* [SET PROBLEM]:
Stop after the line containing "place_from=object_place)": print each line exactly from the first line of the listing up to that point.

[start]

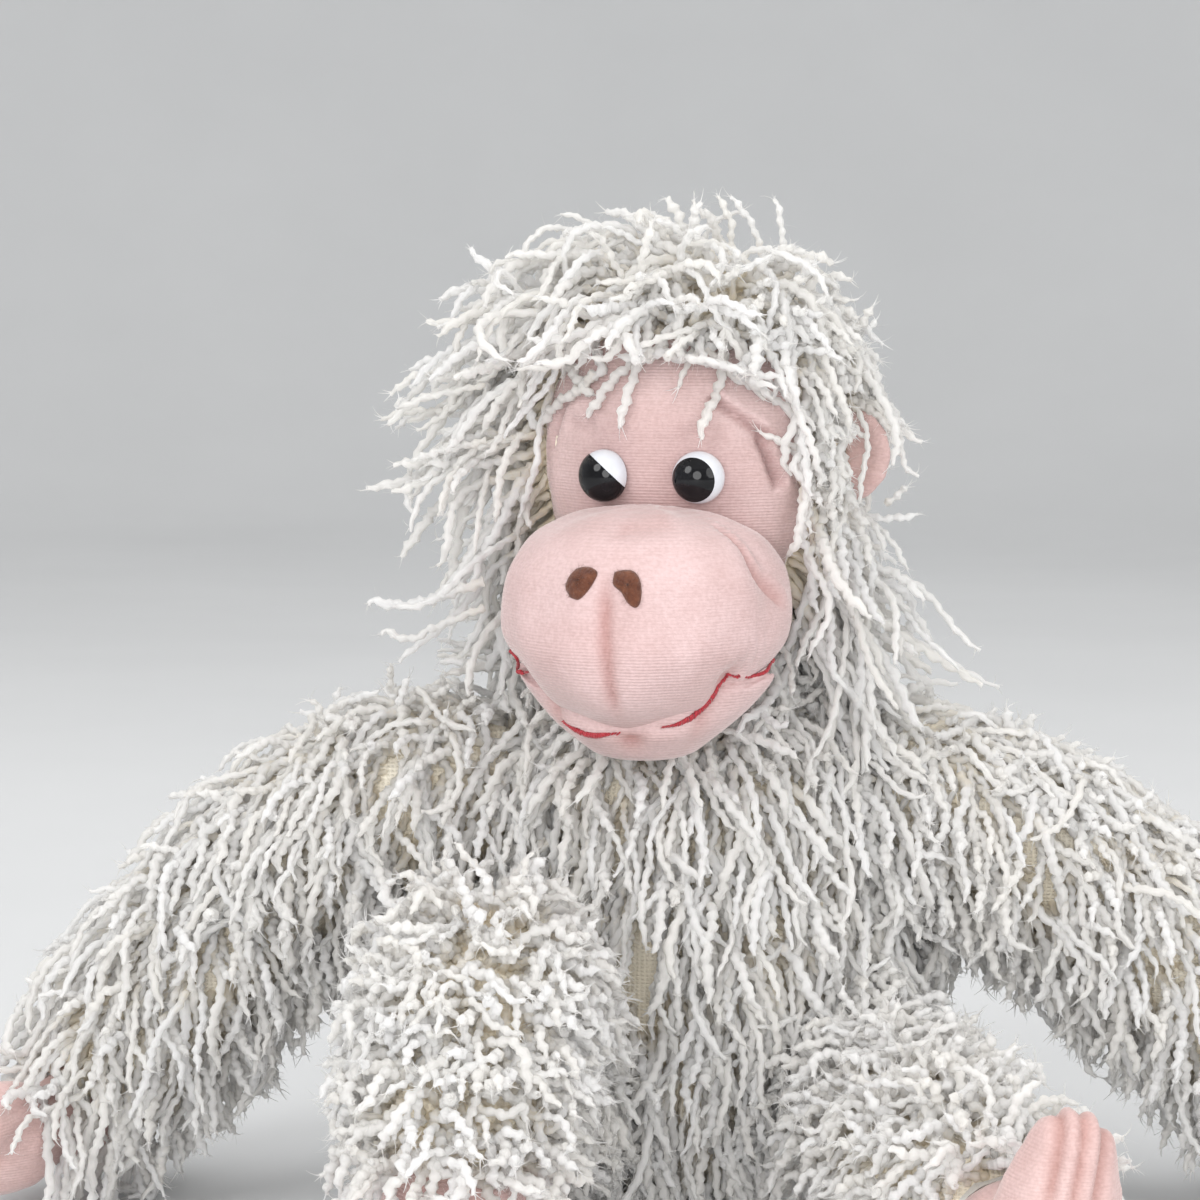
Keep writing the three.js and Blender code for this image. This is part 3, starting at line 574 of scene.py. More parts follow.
def inner_material(name, low, high, scale, rough, depth):
    """For the CAD nodes that stay inside the covers: wadding, pellets and the eyes' stems and washers."""
    tones = [(0.3, low), (0.7, high)]
    return mottled_material(name, tones, (scale, 5.0, 0.65), (depth, 0.7), {"Roughness": rough},
                            place_from=object_place)


# The first colour of each yarn is the painted warm shade at its root, the second the white at its tip
FUR = yarn_material("yarn_fur", (0.96, 0.88, 0.72), (0.972, 0.968, 0.965))
FRINGE = yarn_material("yarn_fringe", (0.92, 0.89, 0.85), (0.955, 0.953, 0.95))
KNIT = backing_material()
# The last colour of each velour is its painted shade, for creases, seams and hollows
FACE_VELOUR = velour_material("velour_face", (0.70, 0.53, 0.52), (0.61, 0.435, 0.42), (0.44, 0.29, 0.28))
MUZZLE_VELOUR = velour_material("velour_muzzle", (0.69, 0.515, 0.51), (0.60, 0.425, 0.415),
                                (0.42, 0.19, 0.165))
PALM_VELOUR = velour_material("velour_palm", (0.70, 0.51, 0.49), (0.62, 0.42, 0.40), (0.45, 0.24, 0.21))
FELT = felt_material("nostril_felt", (0.085, 0.022, 0.010), (0.19, 0.065, 0.03))
THREAD = thread_material()
EYE_WHITE = gloss_material("eye_white_gloss", (0.66, 0.68, 0.73), (0.74, 0.75, 0.78))
EYE_BLACK = gloss_material("eye_black_gloss", (0.004, 0.004, 0.005), (0.010, 0.010, 0.012))


# Skins under the fur

def sink_behind_face(skin):
    """The backing stops at the face's seam, so behind the face it lies deeper."""
    points = points_of(skin.data)
    depth, local, _, _ = face_zone(points)
    inner = eased(depth / RIM_DEPTH) * (local[:, 1] < 0)
    set_points(skin.data, points - normals_of(skin.data) * (FACE_SINK * inner)[:, None])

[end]

* [SOLUTION FOR THIS EXERCISE]:
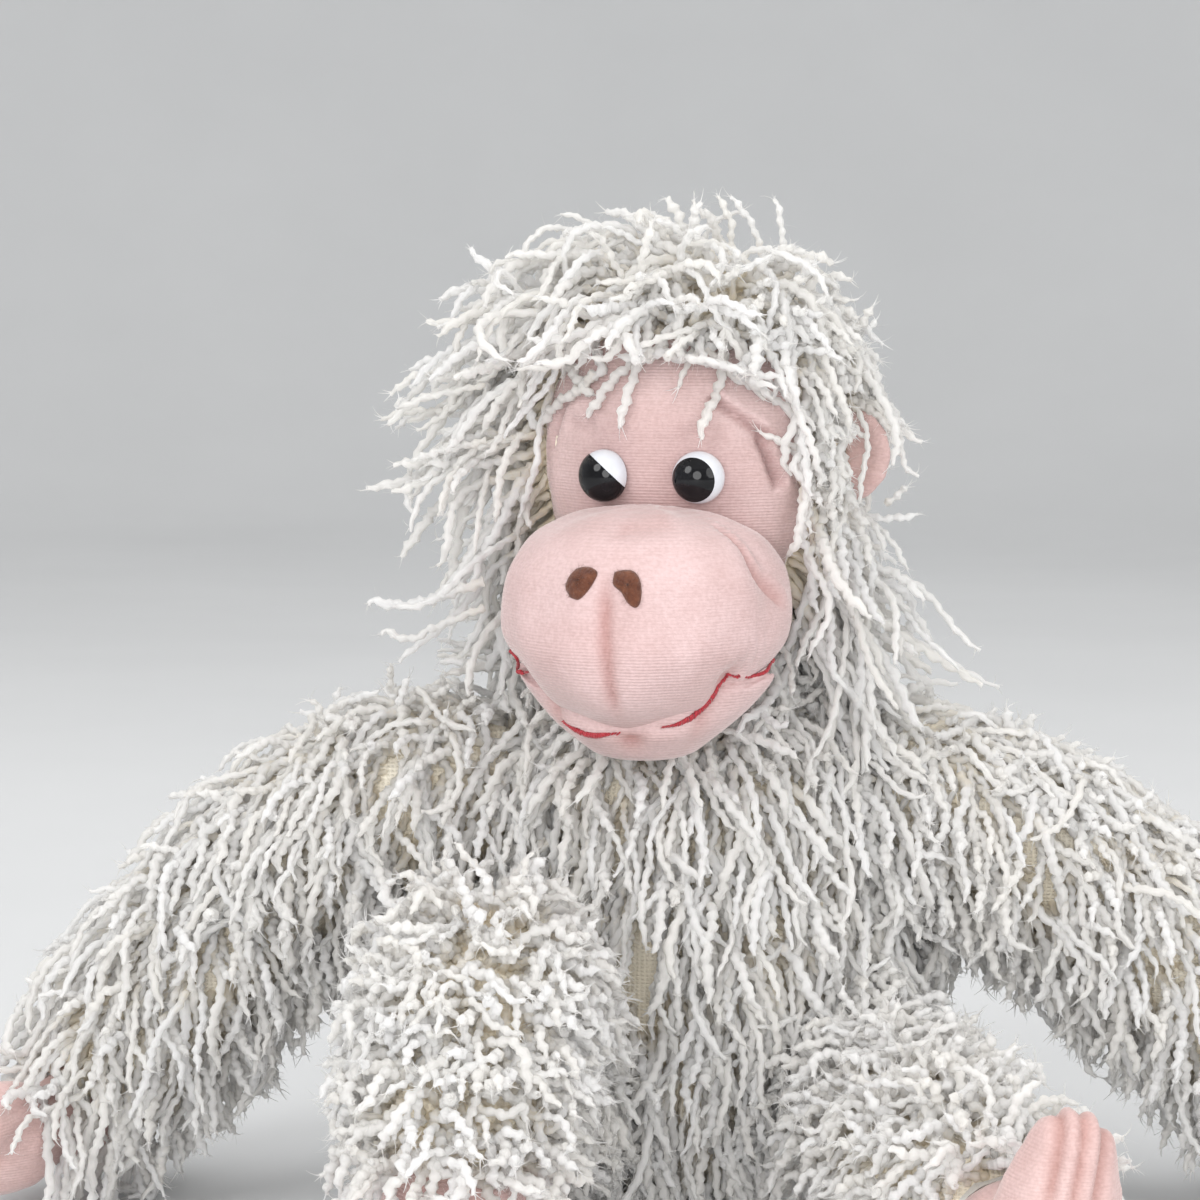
Keep writing the three.js and Blender code for this image. This is part 3, starting at line 574 of scene.py. More parts follow.
def inner_material(name, low, high, scale, rough, depth):
    """For the CAD nodes that stay inside the covers: wadding, pellets and the eyes' stems and washers."""
    tones = [(0.3, low), (0.7, high)]
    return mottled_material(name, tones, (scale, 5.0, 0.65), (depth, 0.7), {"Roughness": rough},
                            place_from=object_place)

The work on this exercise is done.